Pilot program put police in Winnipeg Liquor Marts to deter thefts

Manitoba Liquor and Lotteries says it's working with Winnipeg Police in an effort to curb liquor store thefts in the city.

But Liquor and Lotteries won't say if program will continue, citing security concerns

Manitoba Liquor and Lotteries won't say if using special duty officers in stores will be an ongoing initiative. (Walther Bernal/CBC)

Manitoba Liquor and Lotteries quietly hired Winnipeg police officers to help curb liquor mart thefts last weekend, but is keeping any plans to do it again under wraps. 

"We continue to work closely with the WPS to explore every avenue possible to deter thefts at Liquor Marts," said an MLL spokesperson in a written statement to CBC News.  "This past weekend we engaged some of these special duty officers at some Liquor Mart locations."

Still, MLL won't say if using special duty officers in stores will be an ongoing initiative. 

A spokesperson wrote that sharing information about security and anti-theft measures could put staff and customers at risk. 

Last September, the Manitoba Government and General Employees Union said it was eager to find a solution that would help keep staff and customers protected following a string of liquor mart thefts. 

Recent numbers provided by the MLL showed 2017,  there were approximately 658 theft incidents in Manitoba Liquor Marts reported to WPS. In 2018, the number jumped to 2,602.

Michelle Gawronsky, MGEU president, said the recent move is an important step forward in increasing safety for staff and people shopping in stores.

'Constantly on the alert'

"It is the beginning and we look forward to working with management, with the MLLC to ensure they're coming up with safety protocols that can be put in place permanently," she said.

Gawronsky said the "brazen" thefts have continued to be an issue in liquor stores in recent months. She said that affects employees physically, mentally and emotionally.

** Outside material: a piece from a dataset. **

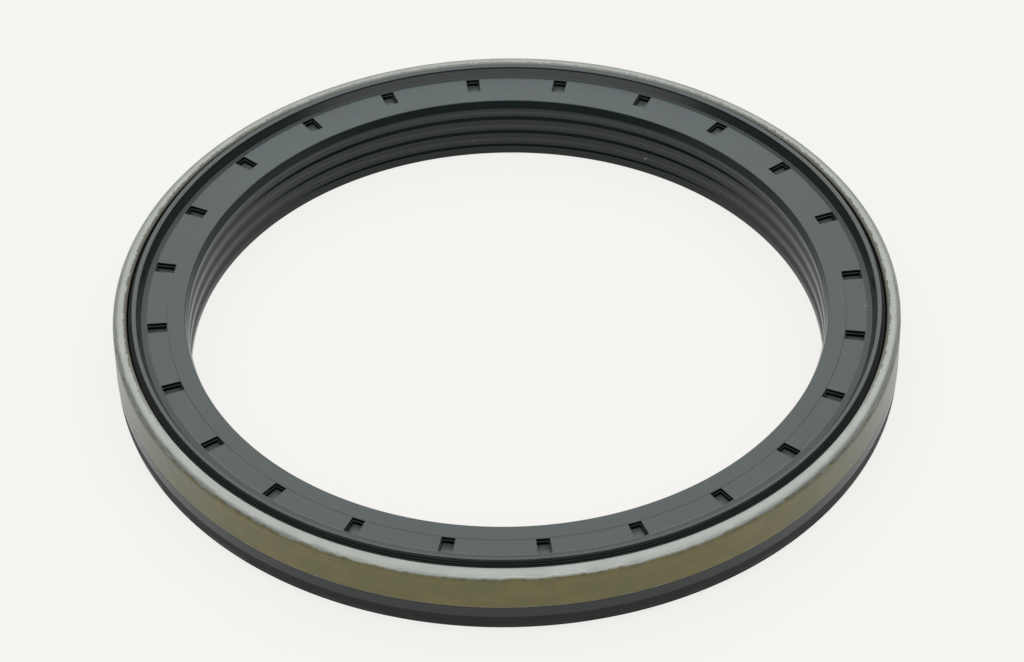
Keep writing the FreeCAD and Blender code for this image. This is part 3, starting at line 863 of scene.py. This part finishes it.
painted = add(coil, "GeometryNodeSetMaterial", (700, 0), values={
    0: smooth.outputs[0], "Material": asked["Material"]})
wire(coil, painted.outputs[0], given[0])

# %% Garter spring
wire_r, coil_turns, points_a_turn = 0.17, 1180, 10
garter = bpy.data.objects.new("garter_coil", bpy.data.meshes.new("garter_coil"))
bpy.context.scene.collection.objects.link(garter)
made_by_nodes(garter, coil, {
    "Ring radius": spring_r * mm, "Height": spring_z * mm, "Coil radius": (coil_r - wire_r) * mm,
    "Wire radius": wire_r * mm, "Turns": coil_turns, "Points a turn": points_a_turn,
    "Material": spring_steel})
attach(garter, "outer_ring")
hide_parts("garter_spring")

# %% [markdown]
# ## The running sleeve
#
# A thin steel sleeve under the bore's rubber gives the lips something smooth to run on. Its
# flange stiffens the face and its rolled toe keeps the two rings together. Only the toe
# shows, from below.

# %% Sleeve
sleeve_sheet, sleeve_bend = 1.0, 0.6
sleeve_in_r, toe_r, flange_r = 66.4, 69.3, 75.2
sleeve_r = sleeve_in_r + sleeve_sheet
toe_z, flange_top = 0.35, 12.45
flange_low = flange_top - sleeve_sheet
big_bend = sleeve_bend + sleeve_sheet

sleeve_section = rounded_outline([
    (toe_r, toe_z, cut_edge), (toe_r, toe_z + sleeve_sheet, cut_edge),
    (sleeve_r, toe_z + sleeve_sheet, sleeve_bend), (sleeve_r, flange_low, sleeve_bend),
    (flange_r, flange_low, cut_edge), (flange_r, flange_top, cut_edge),
    (sleeve_in_r, flange_top, big_bend), (sleeve_in_r, toe_z, big_bend),
], arc_step=12)
sleeve_ring = turned_ring("sleeve_ring", sleeve_section, sleeve_steel)
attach(sleeve_ring, "inner_ring")
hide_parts("running_sleeve")

# %% [markdown]
# ## The inner ring's rubber
#
# The grey moulding has a ribbed bore, a flat face with a shallow channel, a raised collar
# with fine grooves in its outer wall, and 24 pockets where pins held the steel sleeve in the
# mould. Between the face and the collar the surface first falls a little. The bore's three
# valleys are soft waves, so each is a cosine rather than a list of corners. The pockets set
# the rule: the ring is one slice of 15 degrees, made 24 times. The slice is modelled once,
# with one pocket in its middle, and a Geometry Nodes tree repeats it and welds the joins.
# That is lighter and cleaner than cutting 24 holes with booleans, which leave long thin faces.

# %% Cover section
valleys, lowest_valley_z, valley_pitch = 3, 3.05, 3.73
valley_half, valley_deep, half_steps = 1.5, 0.42, 8
ribs = []
for valley in reversed(range(valleys)):
    for k in range(-half_steps, half_steps + 1):
        way = -k / half_steps
        ribs.append((bore_r + valley_deep * (1 + math.cos(math.pi * way)) / 2,
                     lowest_valley_z + valley_pitch * valley + valley_half * way))

groove_flare, groove_deep, crisp = 0.2333, 0.2, 0.05
grooves = []
for k in range(groove_count, 0, -1):
    grooves.append((crown_out_r + groove_flare * k, groove_top - groove_pitch * k, crisp))
    grooves.append((crown_out_r + groove_flare * (k - 1) - groove_deep,
                    groove_top - groove_pitch * (k - 0.5), crisp))

face = [(channel_out_r, channel_z), (channel_in_r, channel_z), (channel_in_r - 0.02, face_z, 0.04),
        (mouth_r, face_z, 0.25)]
bore = [(bore_r, mouth_low, thin), *ribs, (bore_r, 0.3, thin)]
foot = [(65.1, 0.0, thin), (68.75, 0.0, soft), (68.95, toe_z)]
along_the_sleeve = [(sleeve_in_r, toe_z, big_bend), (sleeve_in_r, flange_top, big_bend),
                    (flange_r, flange_top, cut_edge), (flange_r, flange_low, cut_edge),
                    (71.8, flange_low)]
underside = [(71.8, 11.0, thin), (76.8, 11.0, 0.4)]
crown_ring = [(crown_out_r, groove_top, crisp), (crown_out_r - 0.1, crown_top, crisp),
              (crown_in_r, 15.76, thin), (crown_in_r - 0.1, 15.413, 0.06), (dip_r, dip_z, thin),
              (channel_out_r + 0.02, face_z, thin)]
cover_section = rounded_outline(face + bore + foot + along_the_sleeve + underside + grooves + crown_ring)
print("the cover's section has", len(cover_section), "points")

# %% [markdown]
# The channel's floor is left out of the turned slice and made by hand, because the pocket
# opens in it. Loops of points go down the pocket, one below the other: the eased mouth, the
# wall, the narrow ledge where the pin's shoulder stood, the well, and the floor. Each loop
# has the same number of points, so they join with plain four-sided faces, and the first loop
# lies on the lines of the turned slice, so the pocket is sewn into the face with no gap.

# %% Loops of a pocket
pocket_mid_r = (channel_in_r + channel_out_r) / 2
mouth_half = 1.375
frame_half = mouth_half + 0.1
frame_corner = 0.2


def spread(start, end, count):
    """Count values between two ends, without the ends."""
    return [start + (end - start) * (k + 1) / (count + 1) for k in range(count)]


def pocket_loop(half_along, half_across, corner, height, square=False):
    """Loop of (radius, angle, height) round a pocket. Along is round the ring, across is radial."""
    loop = []
    for quarter in range(4):
        sign_s = 1 if quarter in (0, 3) else -1
        sign_r = 1 if quarter in (0, 1) else -1
        middle = Vector((sign_s * (half_along - corner), sign_r * (half_across - corner)))
        for k in range(3):
            turn = math.radians(90 * quarter + 45 * k)
            offset = Vector((math.cos(turn), math.sin(turn)))
            if square and k == 1:
                offset = Vector((sign_s, sign_r))
            loop.append(middle + offset * corner)
        if quarter in (0, 2):
            start, end = half_along - corner, corner - half_along
            loop += [Vector((s * sign_s, sign_r * half_across)) for s in spread(start, end, 4)]
        else:
            start, end = half_across - corner, corner - half_across
            loop += [Vector((sign_s * half_along, r * sign_r)) for r in spread(start, end, 3)]
    return [(pocket_mid_r + p.y, p.x / pocket_mid_r, height) for p in loop]


channel_half = (channel_out_r - channel_in_r) / 2
well = channel_half - 0.08
pocket_loops = [pocket_loop(frame_half, channel_half, frame_corner, channel_z, square=True)]
for wider, corner, depth in ((0.04, 0.16, 0), (0.01, 0.14, 0.02), (0, 0.13, 0.07), (0, 0.13, 0.72),
                             (-0.03, 0.12, 0.75), (-0.10, 0.10, 0.76), (-0.12, 0.10, 0.79),
                             (-0.12, 0.10, 1.50), (-0.15, 0.08, 1.58), (-0.25, 0.06, 1.60)):
    pocket_loops.append(pocket_loop(mouth_half + wider, well + wider, corner, channel_z - depth))
print("a pocket has", len(pocket_loops), "loops of", len(pocket_loops[0]), "points")

# %% [markdown]
# The slice's columns of points stand where the pocket's first loop needs them, and evenly
# elsewhere. Three between the pocket and the slice's end are enough: at a radius of 76 mm
# the ring is then 0.007 mm from round.

# %% One slice of the cover
pockets = 24
first_pocket = math.radians(5.16)
slice_half = math.pi / pockets
columns_beside = 3


def on_ring(radius, angle, height):
    """Point in metres from its distance to the axis, its angle and its height."""
    return Vector((radius * math.cos(angle), radius * math.sin(angle), height)) * mm


inner_columns = sorted({round(angle, 9) for r, angle, _ in pocket_loops[0]})
edge_angle = inner_columns[-1]
columns = ([-slice_half] + spread(-slice_half, -edge_angle, columns_beside) + inner_columns
           + spread(edge_angle, slice_half, columns_beside) + [slice_half])
floor_rows = sorted({round(r, 9) for r, _, _ in pocket_loops[0]})

tool = bmesh.new()
turned_part = cover_section[1:] + cover_section[:1]
grid = [[tool.verts.new(on_ring(p[0], a, p[1])) for p in turned_part] for a in columns]
for here, after in zip(grid, grid[1:]):
    for i in range(len(turned_part) - 1):
        tool.faces.new((here[i], here[i + 1], after[i + 1], after[i]))
floor = [[tool.verts.new(on_ring(r, a, channel_z)) for r in floor_rows] for a in columns]
for j in range(len(columns) - 1):
    if columns[j] >= -edge_angle - 1e-6 and columns[j + 1] <= edge_angle + 1e-6:
        continue
    for i in range(len(floor_rows) - 1):
        tool.faces.new((floor[j][i], floor[j][i + 1], floor[j + 1][i + 1], floor[j + 1][i]))
loops = [[tool.verts.new(on_ring(*p)) for p in loop] for loop in pocket_loops]
for upper, lower in zip(loops, loops[1:]):
    for i in range(len(upper)):
        tool.faces.new((upper[i - 1], upper[i], lower[i], lower[i - 1]))
tool.faces.new(loops[-1])
cover = finished("cover_ring", tool)
cover.data.materials.append(cover_rubber)
print("one slice has", len(cover.data.polygons), "faces")

# %% Tree that repeats a slice round the axis
repeat, asked, given = new_group("Repeat round the axis", [
    ("Slice", "NodeSocketGeometry", None), ("Copies", "NodeSocketInt", 24),
    ("First angle", "NodeSocketFloat", 0.0), ("Weld distance", "NodeSocketFloat", 1e-6),
    ("Material", "NodeSocketMaterial", None)],
    [("Ring", "NodeSocketGeometry")], kind="GeometryNodeTree")
line = add(repeat, "GeometryNodeMeshLine", (-1200, -200), values={
    "Count": asked["Copies"], "Offset": (0, 0, 0)})
step = add(repeat, "GeometryNodeInputIndex", (-1400, -500)).outputs[0]
pitch = calculate(repeat, "DIVIDE", (-1200, -600), 2 * math.pi, asked["Copies"])
turn = calculate(repeat, "MULTIPLY_ADD", (-1000, -500), step, pitch, asked["First angle"])
about_axis = add(repeat, "ShaderNodeCombineXYZ", (-800, -500), values={"Z": turn})
copies = add(repeat, "GeometryNodeInstanceOnPoints", (-500, 0), values={
    "Points": line.outputs[0], "Instance": asked["Slice"], "Rotation": about_axis.outputs[0]})
real = add(repeat, "GeometryNodeRealizeInstances", (-200, 0), values={0: copies.outputs[0]})
weld = add(repeat, "GeometryNodeMergeByDistance", (0, 0), values={
    "Geometry": real.outputs[0], "Distance": asked["Weld distance"]})
painted = add(repeat, "GeometryNodeSetMaterial", (200, 0), values={
    0: weld.outputs[0], "Material": asked["Material"]})
wire(repeat, painted.outputs[0], given[0])

# %% [markdown]
# The slice is open at both ends, so which side of it is out can't be told. It can once the
# ring is closed, and the direction of its faces and its sharp edges are set then.

# %% The whole cover
made_by_nodes(cover, repeat, {"Copies": pockets, "First angle": first_pocket,
                              "Weld distance": 0.0005 * mm, "Material": cover_rubber})
tool = bmesh.new()
tool.from_mesh(cover.data)
bmesh.ops.recalc_face_normals(tool, faces=tool.faces)
open_edges = sum(1 for e in tool.edges if not e.is_manifold)
tool.to_mesh(cover.data)
tool.free()
cover.data.shade_smooth()
cover.data.set_sharp_from_angle(angle=math.radians(35))
dress_zones(cover, [
    (bore_rubber, 0, mouth_r - 0.04, 0, mouth_low),
    (shaded_rubber, bore_r, mouth_r - 0.02, mouth_low, face_z - 0.05),
    (shaded_rubber, channel_in_r, channel_out_r, pocket_floor_z + 0.07, pocket_ledge_z - 0.04),
    (shaded_rubber, channel_in_r, channel_out_r, pocket_ledge_z + 0.04, channel_z - 0.05),
    (shaded_rubber, crown_out_r - 0.06, crown_out_r + 1, flange_low, crown_top),
])
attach(cover, "inner_ring")
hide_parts("inner_ring_cover")
print("cover:", len(cover.data.polygons), "faces,", open_edges, "open edges")

# %% [markdown]
# ## Floor and light
#
# The photograph was taken on a white table under large soft lights. The floor here is a
# plain pale plane. The camera sees mostly its own even tone, with a part of the real lit
# surface mixed in, so that the ring's soft shadow stays on it. Reflections see less of the
# even tone and more of the lit surface, as they would on a real table.

# %% Floor
floor_mesh = bpy.data.meshes.new("floor")
half_floor = 6.0
floor_mesh.from_pydata([(-half_floor, -half_floor, 0), (half_floor, -half_floor, 0),
                        (half_floor, half_floor, 0), (-half_floor, half_floor, 0)], [], [(0, 1, 2, 3)])
floor_plane = bpy.data.objects.new("floor", floor_mesh)
bpy.context.scene.collection.objects.link(floor_plane)

pale = linear("f6f4f0")
floor_material = bpy.data.materials.new("floor_pale")
floor_material.use_nodes = True
tree = floor_material.node_tree
tree.nodes.clear()
lit = add(tree, "ShaderNodeBsdfDiffuse", (-400, 200), values={"Color": linear("eef4f5")})
even = add(tree, "ShaderNodeEmission", (-400, 0), values={"Color": pale, "Strength": 1.0})
path = add(tree, "ShaderNodeLightPath", (-900, 300)).outputs
mirrored = calculate(tree, "MAXIMUM", (-800, 100), path["Is Glossy Ray"], path["Is Transmission Ray"])
seen = calculate(tree, "MAXIMUM", (-600, 300),
                 calculate(tree, "MULTIPLY", (-750, 300), path["Is Camera Ray"], 0.90),
                 calculate(tree, "MULTIPLY", (-750, 100), mirrored, 0.40))
mixed = add(tree, "ShaderNodeMixShader", (-100, 100), values={0: seen, 1: lit.outputs[0], 2: even.outputs[0]})
add(tree, "ShaderNodeOutputMaterial", (100, 100), values={"Surface": mixed.outputs[0]})
floor_mesh.materials.append(floor_material)

# %% [markdown]
# Three flat lamps stand in for the large soft lights. One hangs overhead and one stands wide
# and low behind the ring: the flat face and the rim mirror both, and the falling strip inside
# the collar sees only the low one. A long low lamp in front of the table lights the collar's
# inner slope at the back of the ring, which faces it. The left and the right stay dark, as in
# the photograph, so the slope is dark there. A weak even world gives the rest.

# %% Lamps and world
def lamp(name, place, aim, width, length, power):
    """Flat soft lamp at a place, aimed at a point."""
    data = bpy.data.lights.new(name, "AREA")
    data.shape = "RECTANGLE"
    data.size, data.size_y = width, length
    data.energy = power
    lamp_object = bpy.data.objects.new(name, data)
    bpy.context.scene.collection.objects.link(lamp_object)
    direction = Vector(aim) - Vector(place)
    lamp_object.matrix_world = (Matrix.Translation(place)
                                @ direction.to_track_quat("-Z", "Y").to_matrix().to_4x4())
    return lamp_object


lamp("lamp_above", (0, 0.4, 1.25), (0, 0.4, 0), 2.2, 2.8, 26)
lamp("lamp_back", (0, 1.95, 1.05), (0, 0, 0), 4.4, 1.5, 16)
lamp("lamp_front", (0, -2.0, 1.1), (0, 0, 0), 6.0, 0.95, 20)

world = bpy.data.worlds.new("world")
world.use_nodes = True
world.node_tree.nodes["Background"].inputs["Color"].default_value = (1, 1, 1, 1)
world.node_tree.nodes["Background"].inputs["Strength"].default_value = 0.2
bpy.context.scene.world = world
bpy.context.scene.view_settings.view_transform = "Standard"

"They're constantly on the alert and watching," said Gawronsky. 

According to Winnipeg police, special duty officers are not on regular duty and can be contracted through WPS by a business or organization for any event that is basically public. A spokesperson for police said the officers are in full uniform and duties include law enforcement, crowd control, and security. 

Police said the agency contracting the special duty officers pays the bill.

Winnipeg Police Association president Maurice Sabourin said liquor store thefts are a common problem and police officers have the training to help address the issue.

"People are going into liquor stores and just grabbing bottles and running out and I think they are well aware that security guards don't typically intervene," said Sabourin. "So having a police officer that is specially trained and has all the tools at their disposal is likely a very good deterrent for this type of situation."